- Sunday, May 3, 2015

Probably no event in contemporary American history touched more of its citizens than “Vietnam.” I use the quotes to describe a concept that includes more than the country, the American war and 58,000 lost American lives, and convoluted arguments still haunting our political discourse.

Millions of words have been written about this tragedy. Unfortunately, much is ill-informed, ideological and distorting the issues. I sometimes despair historical truth will ever emerge from all the claptrap.

My own “Vietnam” begins much earlier than for most Americans, decades before the massive U.S. military buildup and its disastrous end. It began when I was a callow youth, a budding journalist fascinated with Asia after a short collision with India as an ambulance driver in the British army in World War II. That led to Indonesia, and thence to Vietnam. It metamorphosed into roaming Southeast Asia as a freelancer.

My year in Hanoi during “the French war” (1950-51) taught me basics of the convoluted Indochina conflict. And they were far from those I — and some of my well-meaning anti-colonialist friends — thought we knew. We thought we had done our bit when in 1946 a few Vietnamese emigres — mostly sailors who had jumped French ships — staged a highly successful protest meeting at the old McAlpin Hotel on Herald Square in New York City. Do Vang Ly, then a Columbia University Vietnamese student but already a veteran fighter for his country, and I were the spark plugs.

We drew for participants on an early United Nations General Assembly session Asian luminaries and Americans noted for their interest in the new “underdeveloped countries.” They included everyone from Norman Thomas, the old U.S. socialist warhorse, to Vijaya Lakshmi Pandit, Indian leader Jawaharlal Nehru’s poet sister, and novelist Pearl Buck, epitome of Western interest in China.
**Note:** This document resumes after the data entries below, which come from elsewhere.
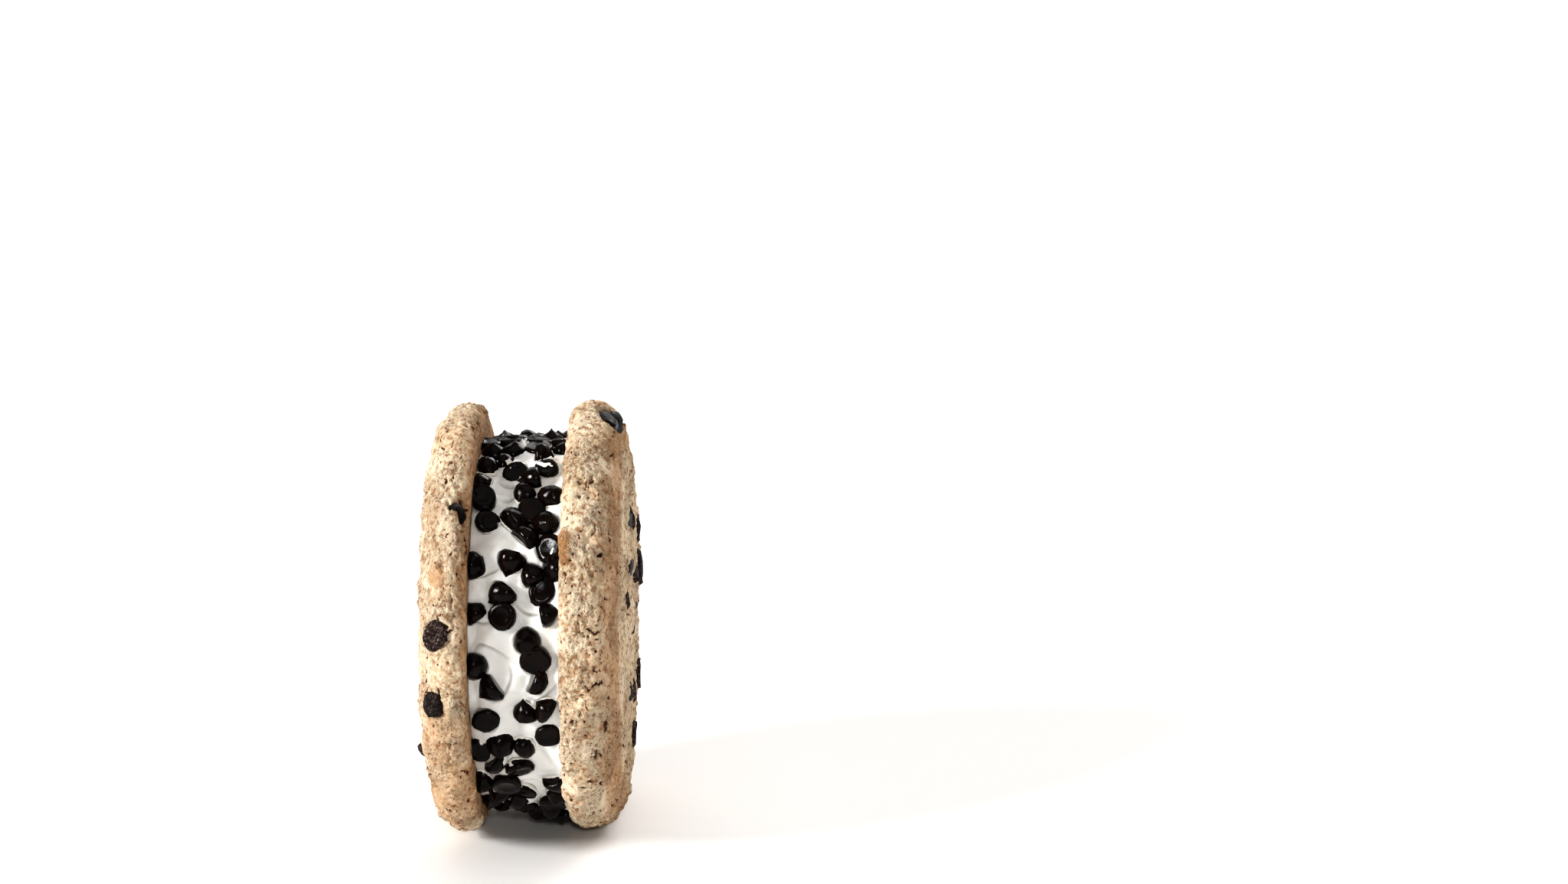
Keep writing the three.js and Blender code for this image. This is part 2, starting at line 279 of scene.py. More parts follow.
CLEAR_SPOTS = [  # turn, across, reach
    (4, -2, 4.9),
    (10, -5.2, 4.5),
    (-29, 7, 5),
    (39, -3.5, 4.2),
    (-18, 0, 4.2),
    (25, -7, 4.1),
    (-45, 3.5, 3.9),
]
PLACE_SEED = 11901
POSE_SEED = 5
POSES = [(0.34, 18, 0.15), (0.36, 88, -0.4), (0.3, 168, -0.35)]  # share of chips, lean, lift
POSE_LEAN = 16  # either way
POSE_LIFT = 0.2

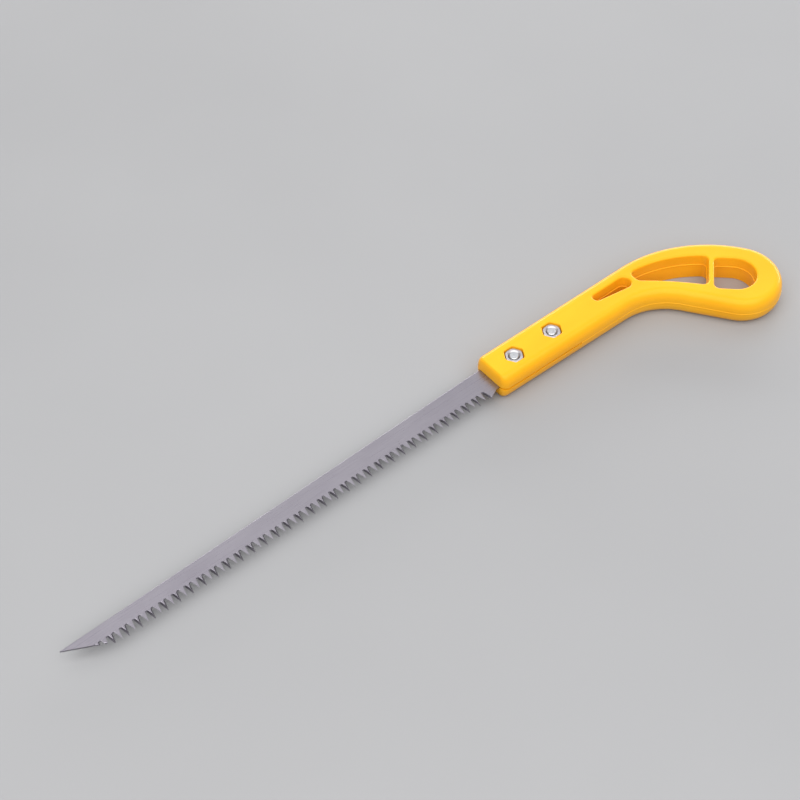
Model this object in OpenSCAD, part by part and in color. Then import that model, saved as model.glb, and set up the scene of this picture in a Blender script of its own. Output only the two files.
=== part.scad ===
// Drywall saw: a long pointed blade with coarse teeth, clamped by two screws
// in the slit of a one-piece moulded handle whose butt hooks round into a loop.
//
// The saw lies on its side. +X runs towards the blade's point, +Y towards the
// teeth, +Z up. The origin is under the middle of the whole saw's outline,
// on the surface that the handle lies on. The modules draw in the handle's own
// frame, whose x = 0 is the handle's front face and y = 0 its centre line, and
// placed() moves them to the origin above.

/* [Handle] */
// Distance from the screws' line to the back edge, at the front face
back_side = 13.7; // [13:0.1:15]
// Distance from the screws' line to the tooth-side edge, at the front face
tooth_side = 12.9; // [12.5:0.1:14]
// Angle that the tooth side opens rearwards
flare = 0.8; // [0:0.1:1.5]
// Thickness of the handle
handle_t = 18; // [17:0.5:20]
// Length of the straight back edge, from the front face to the curve
back_len = 118; // [113:1:123]
// Radius of the long curve of the back edge
back_r = 86.5; // [82:0.5:91]
// Angle that the back edge turns before the butt
back_angle = 57; // [55:1:59]
// Radius of the rounded butt
butt_r = 26.3; // [25.3:0.1:28]
// Angle of the butt's round
butt_angle = 178; // [175:1:179]
// Radius of the hollow curve in front of the hooked butt
palm_r = 37.5; // [34:0.5:42]
// How far the rounded sides reach in from the edge
side_round = 5.7; // [3:0.1:6]
// Radius of the front corner on the back side
corner_back_r = 4.4; // [4.3:0.1:7]
// Radius of the front corner on the tooth side
corner_tooth_r = 4.8; // [4.3:0.1:7]

/* [Blade] */
// Thickness of the blade
blade_t = 1.2; // [0.8:0.1:1.6]
// Length of blade that stands out of the handle
blade_len = 290; // [284:1:296]
// Distance between neighbouring tooth points
tooth_pitch = 4; // [3.9:0.1:4.1]
// Height of a tooth, root to point
tooth_h = 6.2; // [5:0.1:6.4]
// Number of tooth points, the heel tooth included
tooth_count = 67; // [61:2:67]
// Width of the bevel ground on the flanks of each tooth
bevel_w = 1.1; // [0.8:0.05:1.15]
// Angle between the back edge and the line of the tooth roots
taper_angle = 1.24; // [1.1:0.02:1.4]
// Slope of the plunge edge, which runs from the point to the first teeth
plunge_angle = 27.5; // [26:0.5:29]

/* [Screws] */
// Distance between the two screws
screw_gap = 30; // [28:1:32]
// Distance from the front face to the front screw
screw_inset = 18.5; // [16:0.5:22]
// Nominal thread diameter
thread_d = 6; // [5:1:6]
// Width of the nuts across their flats
nut_af = 10; // [9:0.5:10]
// Height of the nuts
nut_h = 4.8; // [4:0.1:5]
// Diameter of the screw heads
head_d = 12; // [10:0.5:12]
// Height of the screw heads
head_h = 3.6; // [3:0.1:4]
// Depth of the nut pockets and of the screw counterbores
nut_pocket = 6; // [5.5:0.1:6.2]
head_pocket = 5; // [4.5:0.1:5.2]

/* [Hidden] */

mid_z = handle_t / 2;
screw_x = [-screw_inset, -screw_inset - screw_gap];

function dir(a) = [cos(a), sin(a)];
// The point p with p * dir(a) = da and p * dir(b) = db.
function meet(a, da, b, db) = [da * sin(b) - db * sin(a), db * cos(a) - da * cos(b)] / sin(b - a);

// The handle's outline is a chain of arcs, in a frame with u = -x.
back_c = [back_len, back_r - back_side];
butt_c = back_c + (back_r - butt_r) * dir(back_angle - 90);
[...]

Naively, our purpose was to support Ho Chi Minh, purportedly heading a broad national alliance, still negotiating with the French for independence until almost by accident they stumbled into war. A quiet agent among us from Ho’s Paris “embassy,” we were to learn later, saw to it that we adhered to the Communist “line.”

In Hanoi, I learned that beyond the constantly mutating argument between the Vietnamese and the French was the more bitter struggle between the Vietnamese Communists and nationalists. During a 16-month post-World War II hiatus, when the Communists controlled the Tonkin Delta, they had massacred nationalist leaders. In my time, plaques — imitating those for fallen French Resistance heroes throughout Paris — marked the spot where anti-Communist nationalists were struck down. Those included, interestingly enough, the older brother of Ngo Dinh Diem, later to lead the Republic of South Vietnam — the man of that generation from their Confucian court family originally slated to have been the politician.

I still remember the shock when I wrote a friend back in Boston, Harold Isaacs, author of a famous tome on the Chinese Revolution, that were it a choice between Ho Chi Minh and the then-French puppet “chief of state” Bao Dai, I would choose the ex-emperor. As the dedicated southern Vietnamese Trotskyists calculated, it was clear what Ho’s Indochina would be, whereas the corrupt and incompetent Bao Dai might still afford an avenue to Vietnamese freedom.

These two currents — dedicated, efficient, merciless Stalinists with their calls on the Soviet Union and its propaganda and infiltration in the West — and the incompetent, feuding and often far too fallible non-Communists continued the Vietnamese struggle. That contest seemed to have been finally decided once and for all with the fall of the Saigon regime, the 40th anniversary of which we marked on April 30.

However painful the specter of Americans being hauled off the roof of the Saigon embassy as North Vietnamese tanks crashed through the Presidential Palace gates, the United States was ready to shrug and turn to other issues. Nor were officials in Washington ready to admit the cutoff in American military aid had produced the catastrophe. But alas, for the Vietnamese, it marked yet another milestone in that continuing struggle between an alien totalitarianism — morphing as Lenin had prophesied in his more pessimistic moments into traditional Asian despotism — and the universal search for freedom.

Tens of thousands fled the “reunification.” Unknown thousands died in unworthy seacraft. My friend, Do Vang Ly, managed only by an accident of fate to survive. Washing up on an eastern Malaysian beach, he and a little band shepherded by a Catholic priest, were about to be shoved back into the water by their fellow Southeast Asians (a long-forgotten footnote to all the horror). But he took his water-soaked diplomatic passport from his shoe and persuaded the police to take it to a friend, the Malaysian foreign minister.

As with more than 1.5 million other Vietnamese refugees, “Tony” and his family made it to America. But he did not live to see the democratic Vietnam to which he had devoted his life. The continuing travesty in Vietnam today mocks those hopes. Nor do the new self-serving American rationalizations — in which some of our most aspiring politicians indulge — mask that the old fight still goes on if under different auspices.

Sol Sanders is a veteran international correspondent.